May 6, 2024

Banco Santander Chief Executive Is Given Pardon

LISBON — Spain’s departing Socialist government granted a pardon on Friday to Alfredo Sáenz, chief executive of Banco Santander, commuting a three-month prison sentence and a temporary ban from working as a banker. Instead, Mr. Sáenz must pay a fine.

The government’s unexpected decision removes a source of the uncertainty surrounding the leadership of Santander, the largest bank in the euro zone by market valuation.

In March, Spain’s Supreme Court upheld an earlier court ruling against Mr. Sáenz, who was convicted for making false accusations in 1994 in a case involving Banesto, a troubled bank that was eventually taken over by Santander.

The ruling had included a three-month ban for Mr. Sáenz from working in the banking industry, but he had stayed in his job pending an appeal and his request for a pardon from the government.

The government gave no explanation for the pardon, which came just weeks before José Luis Rodríguez Zapatero, the prime minister, was scheduled to relinquish power to a center-right government led by Mariano Rajoy. Mr. Rajoy’s Popular Party swept to a landslide victory in the Nov. 20 election against Mr. Zapatero and his Socialists.

A spokesman for Santander said that the bank was “satisfied” with the decision, without commenting on what the implications would be for the court appeal.

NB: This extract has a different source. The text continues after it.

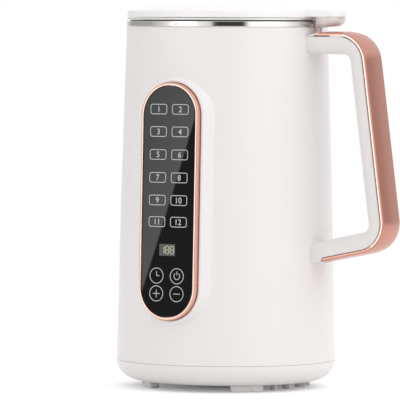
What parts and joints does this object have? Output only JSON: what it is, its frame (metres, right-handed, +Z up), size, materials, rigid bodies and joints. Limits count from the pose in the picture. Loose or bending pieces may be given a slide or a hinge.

Spain’s justice ministry described the decision as a partial pardon, since Mr. Sáenz would still have to pay the “maximum fine” corresponding to his earlier conviction. The exact amount, however, was not specified.

A similar pardon was also granted Friday by the government to two other defendants in the 17-year-old case — Banesto executives found guilty alongside Mr. Sáenz.

José Blanco, one of the most senior ministers in the outgoing Zapatero government, would not say whether the decision to pardon the bankers had been done with the consent of the incoming Popular Party.

For the last decade, Mr. Sáenz, 68, has been second-in-command at Santander to Emilio Botín, who has been Spain’s most influential banker and the bank’s chairman for 25 years.

While Santander has suffered along with other Spanish banks from its exposure to a collapsed real estate market, its formidable assets outside of Spain, particularly in booming Brazil, have allowed the bank to weather the euro debt crisis better than many of its counterparts. Since the onset of the European financial crisis, Santander has continued to try and take advantage of falling valuations in order to buy assets overseas and offset a weakening domestic market. Recent transactions have notably expanded Santander’s presence in markets like Mexico and Poland.

Separately, Mr. Botín and 11 of his relatives have been the focus of a tax evasion investigation, started in June by a Spanish court, relating to an undeclared Swiss bank account. The Botín family account was part of the data handed over to the Spanish tax authorities by their French counterparts, after it was leaked by a former information technology expert who had worked for the Swiss private banking subsidiary of HSBC.